**What the task asks**
Quote only the part that opens with the line containing "Model this object" and closes with the line containing "ROOM = 0.0011". Keep both of those lines.

[Start]

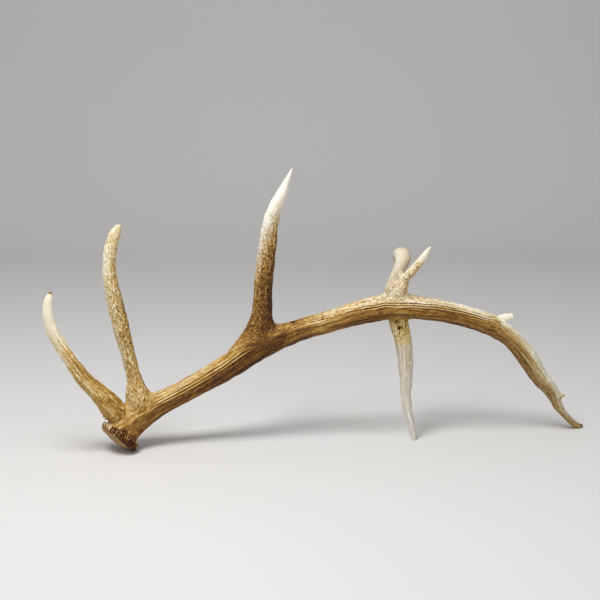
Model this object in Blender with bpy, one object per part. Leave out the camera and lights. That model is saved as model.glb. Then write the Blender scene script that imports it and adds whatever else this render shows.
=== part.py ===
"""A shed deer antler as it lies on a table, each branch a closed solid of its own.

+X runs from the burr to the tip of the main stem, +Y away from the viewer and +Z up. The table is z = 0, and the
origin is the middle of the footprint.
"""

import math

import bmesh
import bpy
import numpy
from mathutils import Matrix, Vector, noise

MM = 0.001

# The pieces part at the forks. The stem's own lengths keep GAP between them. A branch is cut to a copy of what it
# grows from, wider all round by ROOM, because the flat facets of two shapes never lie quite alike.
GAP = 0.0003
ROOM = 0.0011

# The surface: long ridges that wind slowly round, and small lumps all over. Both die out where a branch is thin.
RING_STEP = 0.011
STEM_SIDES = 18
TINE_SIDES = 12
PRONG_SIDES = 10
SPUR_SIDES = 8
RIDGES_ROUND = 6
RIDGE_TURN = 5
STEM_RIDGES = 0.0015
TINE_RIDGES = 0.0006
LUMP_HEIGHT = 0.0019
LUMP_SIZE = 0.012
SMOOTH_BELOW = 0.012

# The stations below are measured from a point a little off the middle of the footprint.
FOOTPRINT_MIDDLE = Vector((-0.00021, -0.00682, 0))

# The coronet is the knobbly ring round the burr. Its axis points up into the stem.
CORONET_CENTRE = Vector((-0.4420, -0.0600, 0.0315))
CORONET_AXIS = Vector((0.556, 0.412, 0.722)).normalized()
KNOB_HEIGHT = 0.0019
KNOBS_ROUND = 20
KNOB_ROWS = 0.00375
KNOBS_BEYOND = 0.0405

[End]
[Start]

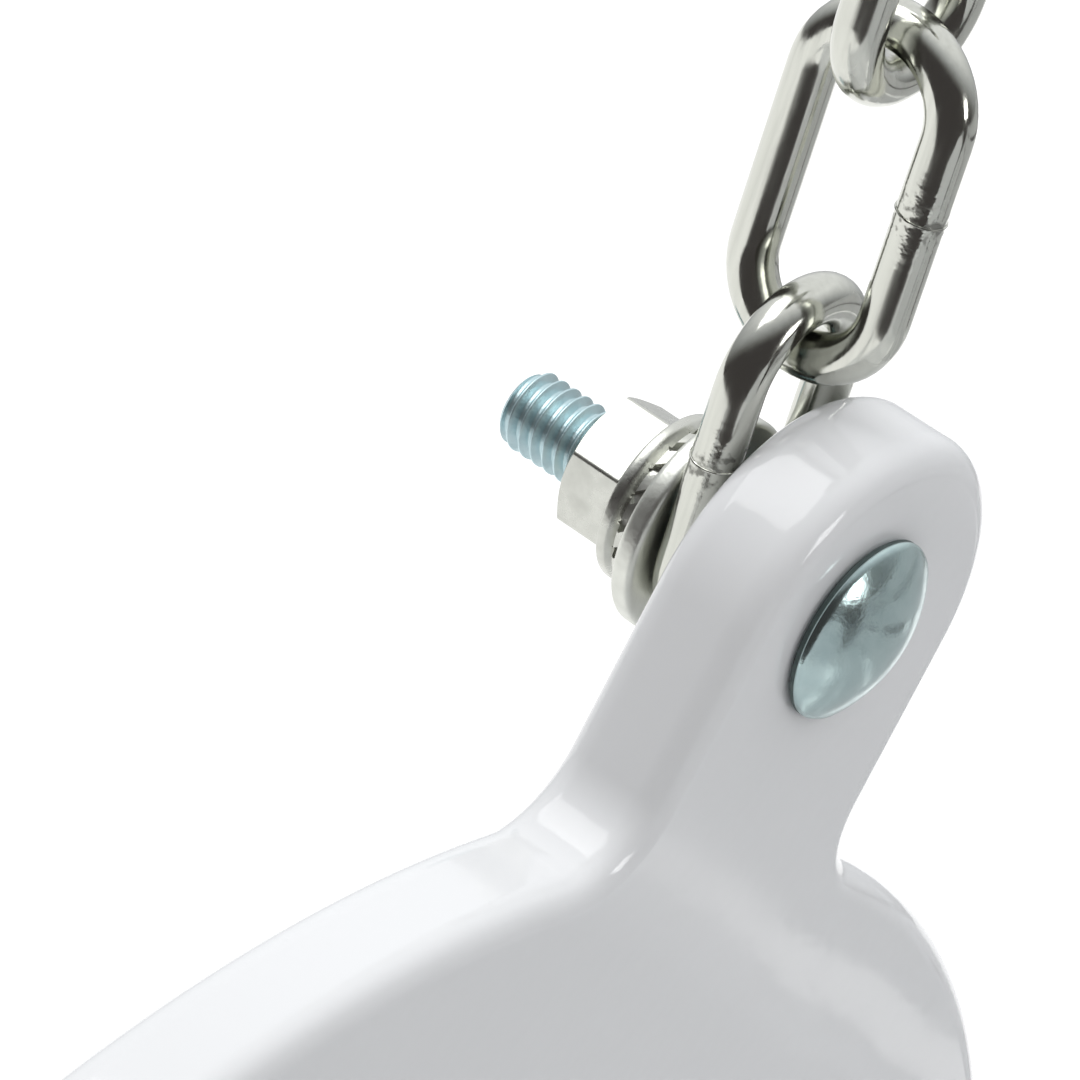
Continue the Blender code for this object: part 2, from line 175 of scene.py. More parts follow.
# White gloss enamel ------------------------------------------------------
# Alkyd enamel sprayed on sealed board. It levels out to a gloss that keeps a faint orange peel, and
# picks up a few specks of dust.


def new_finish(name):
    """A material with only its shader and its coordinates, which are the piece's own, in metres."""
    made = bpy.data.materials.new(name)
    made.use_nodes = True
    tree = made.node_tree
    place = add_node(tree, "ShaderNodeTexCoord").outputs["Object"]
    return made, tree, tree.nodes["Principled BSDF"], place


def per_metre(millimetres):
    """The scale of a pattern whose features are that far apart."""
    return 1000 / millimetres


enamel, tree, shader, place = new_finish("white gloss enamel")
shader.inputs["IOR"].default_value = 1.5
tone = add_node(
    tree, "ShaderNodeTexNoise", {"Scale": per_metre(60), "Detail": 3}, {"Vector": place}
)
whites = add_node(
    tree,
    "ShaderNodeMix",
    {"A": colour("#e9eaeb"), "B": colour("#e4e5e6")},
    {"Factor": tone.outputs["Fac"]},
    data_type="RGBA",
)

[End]

**Exercise answer**
Model this object in Blender with bpy, one object per part. Leave out the camera and lights. That model is saved as model.glb. Then write the Blender scene script that imports it and adds whatever else this render shows.
=== part.py ===
"""A shed deer antler as it lies on a table, each branch a closed solid of its own.

+X runs from the burr to the tip of the main stem, +Y away from the viewer and +Z up. The table is z = 0, and the
origin is the middle of the footprint.
"""

import math

import bmesh
import bpy
import numpy
from mathutils import Matrix, Vector, noise

MM = 0.001

# The pieces part at the forks. The stem's own lengths keep GAP between them. A branch is cut to a copy of what it
# grows from, wider all round by ROOM, because the flat facets of two shapes never lie quite alike.
GAP = 0.0003
ROOM = 0.0011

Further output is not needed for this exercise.